Many grand unified theories that remain standing in the wake of Super-K’s measurements incorporate supersymmetry, the idea that each known particle has another, more massive partner. In such theories, those new particles are additional pieces in the puzzle, fitting into an even larger family tree of interconnected particles. But theories that rely on supersymmetry may be in trouble. “We would have preferred to see supersymmetry at the Large Hadron Collider by now,” Babu says, referring to the particle accelerator located at the European particle physics lab, CERN, in Geneva, which has consistently come up empty in supersymmetry searches since it turned on in 2009 (SN: 10/1/16, p. 12).
But supersymmetric particles could simply be too massive for the LHC to find. And some grand unified theories that don’t require supersymmetry still remain viable. Versions of these theories predict proton lifetimes within reach of an upcoming generation of experiments. Scientists plan to follow up Super-K with Hyper-K, with an even bigger tank of water. And DUNE, the Deep Underground Neutrino Experiment, planned for installation in a former gold mine in Lead, S.D., will use liquid argon to detect protons decaying into particles that the water detectors might miss. If protons do decay, the universe will become frail in its old age. According to Super-K, sometime well after its 1034 birthday, the cosmos will become a barren sea of light. Stars, planets and life will disappear. If seemingly dependable protons give in, it could spell the death of the universe as we know it.

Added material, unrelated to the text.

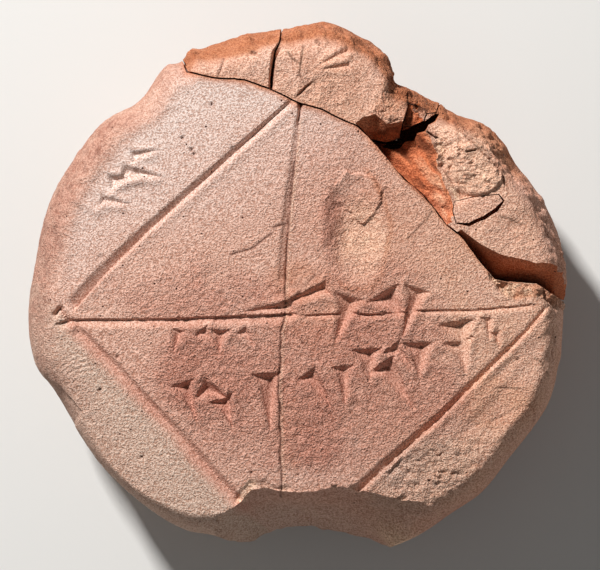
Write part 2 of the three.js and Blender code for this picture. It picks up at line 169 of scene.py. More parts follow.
def blank_mesh(fine):
    """Points and triangles of the whole bun, fine in front and coarser round to the back."""
    flat_count = round(SOFT_SHOULDER * DRAWN_WIDTH / 2 / fine)
    rings = [("face", step / flat_count, fine) for step in range(1, flat_count + 1)]
    turn, quarter = 0.0, math.pi / 2
    while turn < quarter:
        spacing = fine * (1 + (RIM_COARSER - 1) * turn / quarter)
        turn += spacing / math.hypot(SHOULDER_SPAN * math.cos(turn), SHOULDER_DROP * math.sin(turn))
        rings.append(("shoulder", min(turn, quarter), spacing))
    while turn > 0:
        spacing = fine * (RIM_COARSER + (BACK_COARSER - RIM_COARSER) * (1 - turn / quarter))
        turn -= spacing / math.hypot(DOME_SPAN * math.cos(turn), WIDEST_HEIGHT * math.sin(turn))
        rings.append(("dome", max(turn, 0), spacing))
    rings.append(("spot", 0.5, fine * BACK_COARSER))

    points, triangles = [np.array([[0, 0, THICKNESS]])], []
    total, last_first, last_count = 1, 0, 1
    for kind, turn, spacing in rings:
        reach = {"face": SOFT_SHOULDER * turn, "shoulder": 1, "dome": math.sin(turn), "spot": REST_SPOT / 2}
        count = max(8, round(math.pi * DRAWN_WIDTH * reach[kind] / spacing))
        angle = np.arange(count) * 2 * math.pi / count
        start, radius = shoulder_start(angle), rim_radius(angle)
        if kind == "face":
            fraction = start * turn
        elif kind == "shoulder":
            fraction = start + (1 - start) * math.sin(turn)
        elif kind == "dome":
            fraction = REST_SPOT + (1 - REST_SPOT) * math.sin(turn) + 0 * angle
        else:
            fraction = REST_SPOT * turn + 0 * angle
        x, y = fraction * radius * np.cos(angle), fraction * radius * np.sin(angle)
        z = obverse_height(x, y) if kind in ("face", "shoulder") else reverse_height(x, y)
        points.append(np.stack([x, y, z], axis=1))
        triangles.append(ring_stitch(last_first, last_count, total, count)[:, ::-1])
        last_first, last_count, total = total, count, total + count
    points.append(np.array([[0, 0, 0]]))
    triangles.append(ring_stitch(last_first, last_count, total, 1)[:, ::-1])
    triangles = np.concatenate(triangles)
    a, b, c = triangles.T
    return np.concatenate(points), triangles[(a != b) & (b != c) & (c != a)]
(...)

Although protons may eventually become extinct, proton research isn’t going out of style anytime soon. Even if scientists resolve the dilemmas of radius, spin and lifetime, more questions will pile up — it’s part of the labyrinthine task of studying quantum particles that multiply in complexity the closer scientists look. These deeper studies are worthwhile, says Downie. The inscrutable proton is “the most fundamental building block of everything, and until we understand that, we can’t say we understand anything else.”